Knowing when to replace your oven igniter starts with verifying that the igniter is the problem in the first place. The most obvious sign is, of course, a cold box instead of a hot oven. In some cases, though, your oven may tell you its igniter needs attention before you get too far into the preheating process. Appliance Express notes that any kind of booms or continuous clicks coming from the interior as you attempt to turn it on indicates gas is flowing to the appliance but not igniting.

You could give it a go once more by turning the dial off and then back on again, just in case the igniter needed some extra time. Such a scenario, however, would still indicate the igniter is beginning to fail or at the very least is in need of a good clean. If the noises persist through a second try, there are three things you should do immediately: Turn the oven off completely, pull its power supply, and shut off the gas line. You absolutely do not want gas to continue filling the oven, especially for this next part.

Once you've safely shut off the power and gas, it's time to take a dip inside. Most igniters sit under the bottom panel of the interior. On some models, this panel can pop off with a bit of maneuvering. Others will require a screwdriver. Remove the racks to make room and when the panel is off, you should be able to see the igniter.

Removing and replacing an oven igniter

With the igniter fully exposed, you can begin the removal process. You'll need a nut driver at this point to unthread the hex-head bracket screws. With screws successfully off to the side, the last step is to disconnect the igniter plug from the wire connector by disengaging the connector's locking tabs. You can now replace the old igniter with a new one by performing that process in reverse: Reattach the wires, lock tabs into place, and screw in the hex-heads. Just avoid touching the igniter's carbide electrode during this process. Sears says the natural oils on your hands can damage it, and you'll be stuck with a busted igniter all over again.

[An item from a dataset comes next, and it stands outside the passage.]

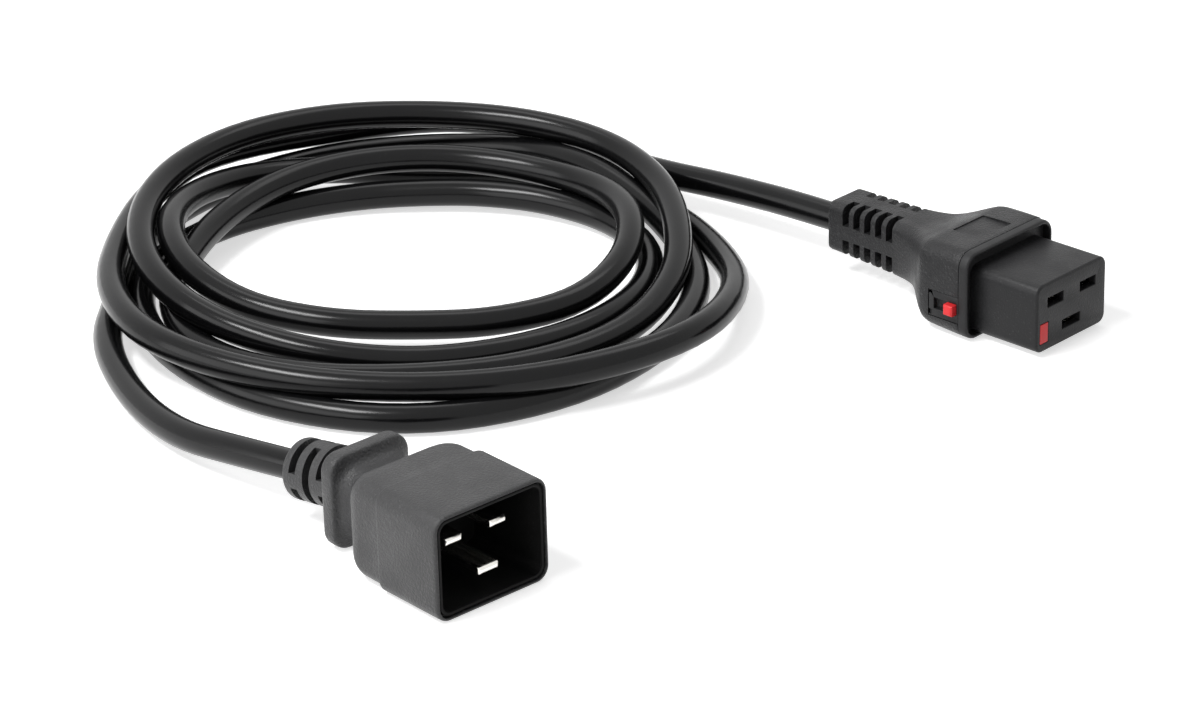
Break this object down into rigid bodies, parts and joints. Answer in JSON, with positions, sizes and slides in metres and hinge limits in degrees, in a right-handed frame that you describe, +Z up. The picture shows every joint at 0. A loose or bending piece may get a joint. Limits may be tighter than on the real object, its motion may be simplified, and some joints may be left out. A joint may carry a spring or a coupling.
{
  "type": "c19 power connector",
  "caption": "Locking C19 power connector with a red release button and a slotted boot, on a black cord coiled on the floor that ends in a C20 plug.",
  "frame": {"origin": "the floor under the middle of the collar's front ring, on the connector's middle plane", "axes": "+X along the connector's nose, out of its slotted face; +Z up from the floor; the cord leaves toward -X and its coil and plug lie toward -Y"},
  "size_m": [0.2529, 0.2288, 0.0261],
  "materials": {
    "hard_plastic": "satin",
    "soft_plastic": "fine matte grain",
    "cord_jacket": "semi-gloss",
    "red_plastic": "satin",
    "contact_metal": "bright nickel plate",
    "spring_steel": "bright",
    "core_brown": "satin",
    "core_blue": "satin",
    "core_green": "satin"
  },
  "bodies": {
    "connector": {"nose_housing": "hard_plastic", "collar_carrier": "hard_plastic", "connector_overmould": "soft_plastic", "button_guide": "hard_plastic", "contact_retainer": "hard_plastic", "lock_clip": "spring_steel", "contact_line": "contact_metal", "contact_neutral": "contact_metal", "contact_earth": "contact_metal", "core_line": "core_brown", "core_neutral": "core_blue", "core_earth": "core_green", "plug_overmould": "soft_plastic", "plug_insert": "hard_plastic", "plug_pin_line": "contact_metal", "plug_pin_neutral": "contact_metal", "plug_pin_earth": "contact_metal", "plug_core_line": "core_brown", "plug_core_neutral": "core_blue", "plug_core_earth": "core_green", "cord_lead": "cord_jacket", "cord_coil": "cord_jacket", "cord_tail": "cord_jacket"},
    "slider": {"release_slider": "red_plastic", "slider_spring": "spring_steel"}
  },
  "joints": [
    {"name": "release_slide", "type": "slide", "parent": "connector", "child": "slider", "axis": [-1, 0, 0], "range_m": [0, 0.0043], "stiffness_N_per_m": 800, "springref_m": -0.003}
  ]
}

Barring any setbacks, your last steps are to reassemble the rest of the oven, reattach the power and gas, and test your handy work. If all goes as expected, it should only take a few minutes to feel your oven warming to its optimal temperature. And if you want to avoid future food frustrations, you can try extending the life of your oven, including that of the igniter, by performing regular upkeep. This includes cleaning the area where the igniter and gas meet. Food debris will often build up there, preventing a connection between the two and serving as a precursor to full igniter failure.